Wilfull Blindness is another escape route for most thinking people who do not wish to take responsibility for themselves. We pretend that we don’t see, or don’t know about a situation. Willful blindness is like the ostrich-mentality myth (that an ostrich buries its head in the ground to avoid danger, assuming that if it can’t see - it can’t be seen). So we too, deliberately put ourselves in a position where we will shelter our senses, to ‘not see or know’, feigning ignorance on the hypothesis that if we are perceived to be unaware of the facts, we are not liable. Willful blindness is not oversight. Oversight is an excuse for wilful blindness.
Willful blindness, is what most privileged people in the country I live in, practice. It is what we do when we come face-to-face with the inequality and injustice that we encounter every time we go out on the streets, we become willfully blind to the corruption, dirt and poverty around us, insulating ourselves from reality. Keeping ourselves guilt free. We shut our eyes to the facts, willfully.

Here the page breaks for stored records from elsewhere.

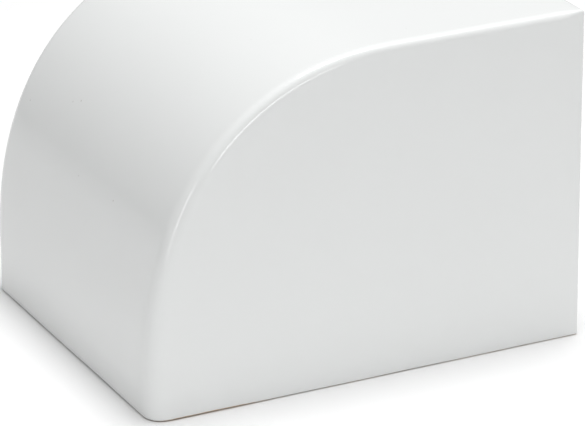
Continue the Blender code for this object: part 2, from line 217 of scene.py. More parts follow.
# Steel sheet and screws
STEEL_SHADES = ((0.50, 0.50, 0.51), (0.68, 0.68, 0.68))
STEEL_ROUGHNESS = (0.26, 0.42)
STEEL_ANISOTROPY = 0.4
STAIN_COLOUR = (0.50, 0.48, 0.45)
STAIN_STRENGTH = 0.35
BRUSHED_ALONG_X = (1.0, 40.0, 40.0)
UNBRUSHED = (1.0, 1.0, 1.0)

# GAP is the play between fitted pieces; cutters reach OVERCUT past a face they open.
GAP = 0.0003
OVERCUT = 0.001
CORNERS = ((-1, -1), (1, -1), (1, 1), (-1, 1))
HOOPS = [f"rack_hoop_{i}" for i in range(1, 8)]
RAILS = ("toast_rail_left", "toast_rail_right")
SCREWS = [f"base_screw_{i}" for i in range(1, 7)]

# Floor: pale near the object, and darkened far away by painted shade
FLOOR_HALF = 6.0
FLOOR_SHEET = 0.01
FLOOR_PALE = (0.90, 0.90, 0.90)
FLOOR_PAINTED_SHADE = (0.72, 0.72, 0.72)
FLOOR_NEAR = 0.4
FLOOR_FAR = 2.0

# Sky: an even part, and glows by azimuth, elevation, cosine at the edge, and added strength
SKY_EVEN = 0.15
SKY_GLOWS = (
    (0.0, 90.0, 0.6, 0.90),
    (243.6, 15.0, 0.5, 0.20),
    (90.0, 10.0, 0.3, 0.13),
    (50.0, 10.0, 0.5, 0.19),
)

# Softboxes: name, azimuth, elevation, distance, width, height, radiance and spread
GRID_SPREAD = math.radians(100.0)
SOFTBOXES = (
    ("left_softbox", 35.0, 10.0, 1.3, 0.10, 0.56, 6.4, GRID_SPREAD),
    ("right_softbox", 96.0, 2.5, 1.3, 0.62, 0.14, 6.0, GRID_SPREAD),
    ("wide_top_softbox", 166.0, 78.0, 1.6, 1.15, 1.15, 1.2, math.pi),
    ("top_softbox", 180.0, 84.0, 1.6, 0.7, 0.7, 6.9, math.pi),
)


# ---------------------------------------------------------------- materials


def new_material(name):
    material = bpy.data.materials.new(name)
    material.use_nodes = True
    tree = material.node_tree
    return material, tree, tree.nodes["Principled BSDF"]


def add_node(tree, kind, inputs=None, **settings):
    node = tree.nodes.new(kind)
    for key, value in settings.items():
        setattr(node, key, value)
    for key, value in (inputs or {}).items():
        if isinstance(value, bpy.types.NodeSocket):
            tree.links.new(value, node.inputs[key])
        else:
            node.inputs[key].default_value = value
    return node


def object_place(tree, scale=(1.0, 1.0, 1.0), location=(0.0, 0.0, 0.0)):
    """Object coordinates in metres, scaled and shifted."""
    coordinates = add_node(tree, "ShaderNodeTexCoord")
    inputs = {"Vector": coordinates.outputs["Object"], "Scale": scale, "Location": location}
    return add_node(tree, "ShaderNodeMapping", inputs).outputs["Vector"]


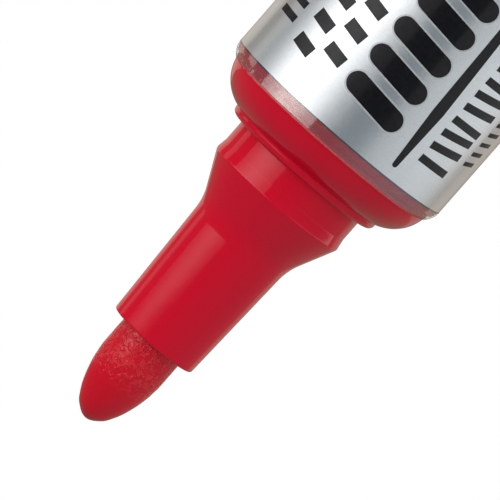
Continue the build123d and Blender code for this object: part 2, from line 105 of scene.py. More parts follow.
# ================= Mesh making =================
def rounded(corners, closed=True, step=9.0, hold=0.06):
    """Points of an outline whose corners (r, z, corner radius) are rounded by arcs.

    Each straight stretch gets a point close to either end, so that its shading stays flat.
    """
    count = len(corners)
    points = []
    for i, corner in enumerate(corners):
        here = Vector(corner[:2])
        bend = corner[2] if len(corner) > 2 else 0
        ends = not closed and i in (0, count - 1)
        before = Vector(corners[i - 1][:2])
        after = Vector(corners[(i + 1) % count][:2])
        if ends:
            points.append(here)
            continue
        back, on = (before - here).normalized(), (after - here).normalized()
        turn = pi - back.angle(on, 0)
        if not bend or turn < 0.01:
            edge = min(hold, (before - here).length / 3, (after - here).length / 3)
            points += [here + back * edge, here, here + on * edge]
            continue
        reach = bend * tan(turn / 2)
        centre = here + (back + on).normalized() * hypot(bend, reach)
        start, finish = here + back * reach, here + on * reach
        points.append(start + back * min(hold, max((before - start).length - reach, 0.01) / 3))
        pieces = max(2, int(degrees(turn) / step) + 1)
        a, b = start - centre, finish - centre
        whole = a.angle(b)
        for k in range(pieces + 1):
            share = k / pieces
            points.append(centre + (a * sin(whole * (1 - share)) + b * sin(whole * share)) / sin(whole))
        points.append(finish + on * min(hold, max((after - finish).length - reach, 0.01) / 3))
    return [(p.x, p.y) for p in points]


def arc(centre_r, centre_z, size, start, end, pieces=14):
    """Points of an arc, from and to angles in degrees, 0 pointing away from the axis and 90 up."""
    angles = [radians(start + (end - start) * k / pieces) for k in range(pieces + 1)]
    return [(centre_r + size * cos(a), centre_z + size * sin(a)) for a in angles]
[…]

Amor fati (love of our own fate) is the third excuse to ourselves. Amor fati is when we accept the view that we are not in control of our own lives and that we are merely actors, acting out a predestined, pre-written and perhaps divine script. We use Amor fati as resigned acceptance of injustice towards ourselves and to others. We therefore accept the occurrences and state-of-affairs in our lives as though it is preordained and an inevitable fact of our existence which we cannot do anything about.
If we see something. We must say something. The thoughtful people amongst us must reject Amor fati, Learned helplessness & Willful blindness from our beings. We must conquer fear and turn our thoughts to ‘Willful action’, ‘Learned helpfulness and ‘Love of freedom of choice’ and express our right to compassion, humanity and individual dignity and our right to freedom to live in a plural community in peace, love and understanding.